Roberto is an enormous man in a crisp white guayabera, the redundant sleeve pinned to its tunic. He has a deep, sonorous voice, and sings while driving—I think the entertainment is considered part of the ride service. After a couple of hours we approach a town, actually a pretty little colonial city, Valladolid. “I’ll take you around so you can see it,” Roberto’s voice booms in the cramped headspace of his Jetta. “Then perhaps we can eat.” The car creeps through streets of narrow sidewalks and high stucco walls, past machine-gun federales with faces like Mayan temple glyphs, to pause before the 16th-century Convent de San Bernardino de Siena, jagged and fortress-like. “I know a little place where we can have a sneck,” Roberto says. “Nothing fancy.”

He parks on the street, leads us to a covered arcade with tables in the middle, ringed with tiendas and loncheras. The one he stops at is a sloppy counter peppered with flies, with a line of plastic buckets holding sauced meats and salsas in shades of red and amber. Perry gets a couple of tacos. I follow Roberto’s lead and get panuchos, craggy corn-masa purses filled with refried black beans of a mineral potency and a lardish gloss, piled with pink pickled onions and shredded, achiote-stained turkey with the deepest flavor you can imagine. They’re amazing. I go get another, and one for Perry.

A couple of hours later we’ve said goodbye to Roberto and dropped our bags in our room at the Adonis, which is enormous and austere, all hard stone surfaces and AC nobody knows how to turn off.

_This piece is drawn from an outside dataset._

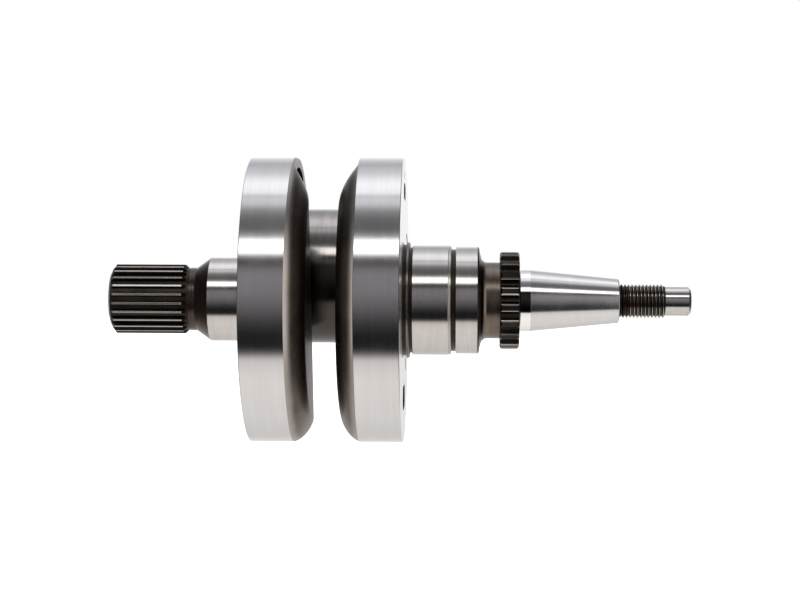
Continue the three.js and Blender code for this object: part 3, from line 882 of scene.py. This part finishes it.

We retreat to the pool, where everyone’s eyeing the pair of fleshy-looking tattooed French guys in speedos, Russian lesbians are chain-smoking, and the big American bear and his buddy will fucking not get out of the churning spa pool.

By the end of the night we’ll have paid San Francisco prices for a mediocre dinner with the other tourists at Hartwood, which offers a little bit of Brooklyn on a boutique stretch of beachfront. In the dark, as we’ll try to flag a taxi to take us back to the frigid charms of the Adonis, we’ll wonder why we aren’t in Valladolid, drunk out of our minds, facing another round of panuchos.